I know it's meant for sonic lost world acb and awb files, but it doesn't work on pokepark2 acb and awb files. (Since they share the same file extensions and they contain similar data, they should be similar files and might not be too much trouble for you to add support for should you decide to do so.)
There are acb/awb archives that may have more waveforms (music/sfx files) than cue names. Any waveform that doesn't have a corresponding cue name is extracted using the base file name and the file's id within the AWB (AFS2) file.
Also, one waveform may have 0 or more cue names, causing the duplicates. You can use VGMToolbox's checksum calculator/duplicate finder if you want to remove duplicates (or maybe I'll add an option to only use the first cue name).
As for pokepark, it should work. This tool is supposed to work for all CRI acb/awb packs.

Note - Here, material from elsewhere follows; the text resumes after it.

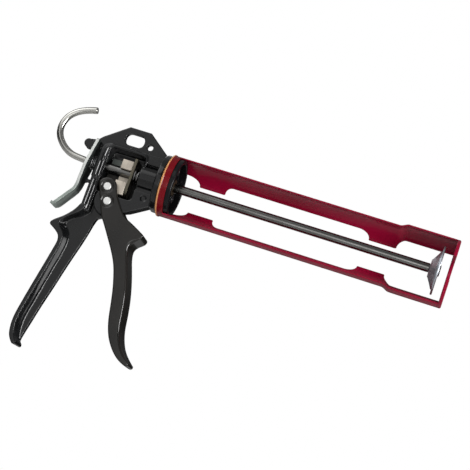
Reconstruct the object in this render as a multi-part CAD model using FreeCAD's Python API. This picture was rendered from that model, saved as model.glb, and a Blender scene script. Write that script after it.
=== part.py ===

It says that extraction is complete, but it does that regardless of what files I drop into it. It doesn't actually extract any files. Here is an example awb from pokepark2 if you want to see for yourself. http://www.filedropper.com/spikavoicestreamfiles
This is a CPK file, not an AWB. Drop it on the ISO/Archive Extractor tool to view the contents. Since it uses an ITOC file system, the files will not have "nice" names.